After a rough couple of years, the stock market is finally surging again. The S&P 500 (^GSPC -0.46%) has been reaching new heights, soaring by a whopping 41% from its lowest point in October 2022.

This can be an exciting time for investors, many of whom have watched their portfolios plummet in value over the past several years. But if you've been hesitant to jump back into the stock market, it may seem like you've already missed the best opportunity to buy.

But is the best of the recovery period really already behind us? Or should you still invest now? Here's everything you need to know.

Is right now a good time to invest?

There's good and bad news about the future of the stock market. The bad news is that the market's short-term performance is unpredictable, and even the experts can't say for certain where stock prices will be weeks or months from now.

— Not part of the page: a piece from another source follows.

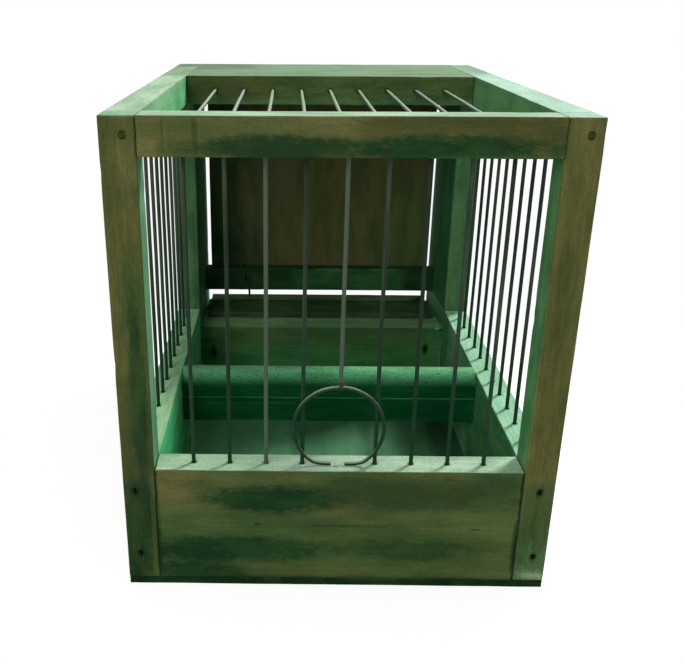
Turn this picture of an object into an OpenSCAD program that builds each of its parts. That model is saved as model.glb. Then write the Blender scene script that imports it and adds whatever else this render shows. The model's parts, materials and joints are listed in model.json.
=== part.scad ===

The good news, though, is that over the long term, the market is far more consistent. Throughout its history, the market has not only recovered from every single recession, crash, and bear market it has ever faced, but it's also experienced positive long-term returns.

For example, over the past two decades alone, the market has surged by nearly 244%. Even if you hadn't invested during its lowest periods, you still could have earned a substantial amount of money by simply getting in the market at any point and staying invested.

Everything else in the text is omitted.